You can normally use your cash card at several different banks, without a charge, but in some cases there may be a charge if you use it in a different ‘system’, particularly if you use a non-bank cash machine, for example a cash machine in a shop or at a petrol station. The machine will warn you if there is going to be a charge before you withdraw the money. 

Cards can also be used in other countries to withdraw money from your UK bank account but you will pay extra bank charges. 

Debit card/ chip and pin  

A card issued by a bank (usually a combined cash/debit card) that you use to pay for your shopping. The money is usually taken from your account immediately so you must have the funds available in your bank account when you make purchases. The UK uses a chip and pin system where you can use your card to pay for purchases in shops by entering your PIN number.  

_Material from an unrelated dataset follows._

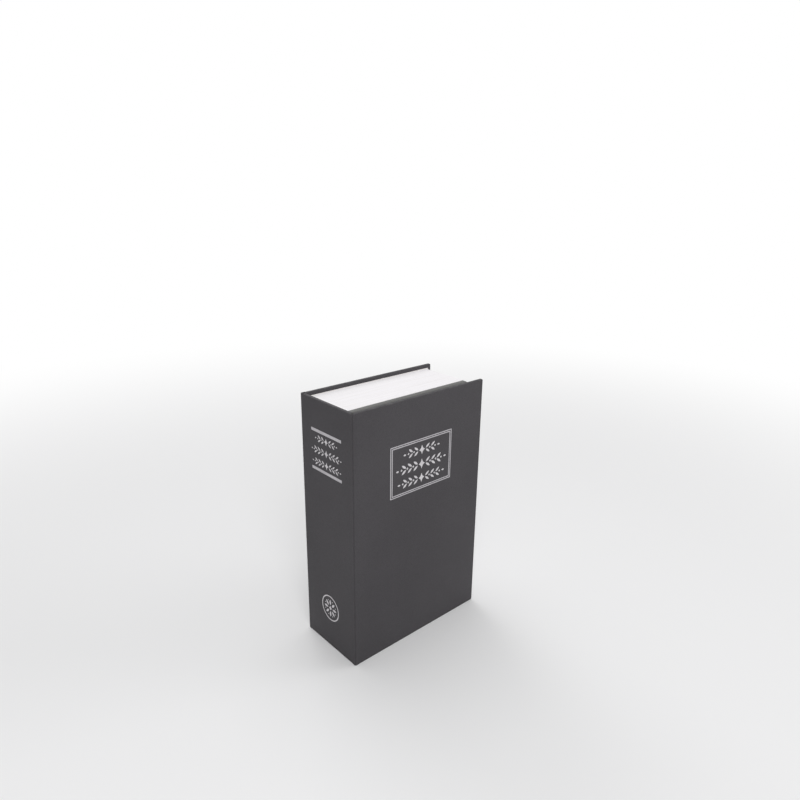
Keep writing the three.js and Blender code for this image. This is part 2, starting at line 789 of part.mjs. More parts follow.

Some supermarkets or shops allow you to get cash-back when you buy your groceries. They will give you cash from the till by adding the amount to your total shopping bill paid by debit card. 

Contactless cards 

A number of banks now offer contactless cards which allow you to pay for small purchases (usually up to £20) by tapping the machine in the shop without needing to enter a PIN number or sign for the purchase. 

Look for this logo:   


contactless cards

Cheque book   

Cheques are becoming a less common method of payment and nearly all shops have stopped accepting them. There may be times when you need to write a cheque e.g. when joining a sport or social club to pay the fees.  Chequebooks are not available for all types of account. Always keep your cheque book in a safe place. If you lose your cheque book, or want to cancel a cheque you have written, contact your bank immediately. 

Direct debit or Standing order 

A method of paying bills from your bank account. You sign a form allowing the company you are paying to take the money directly from your account each month. If you go over your agreed limit, there are usually penalties. 


A facility allowing you to spend more money from your account than you have in it. The bank will usually charge you interest if this happens, and other fees.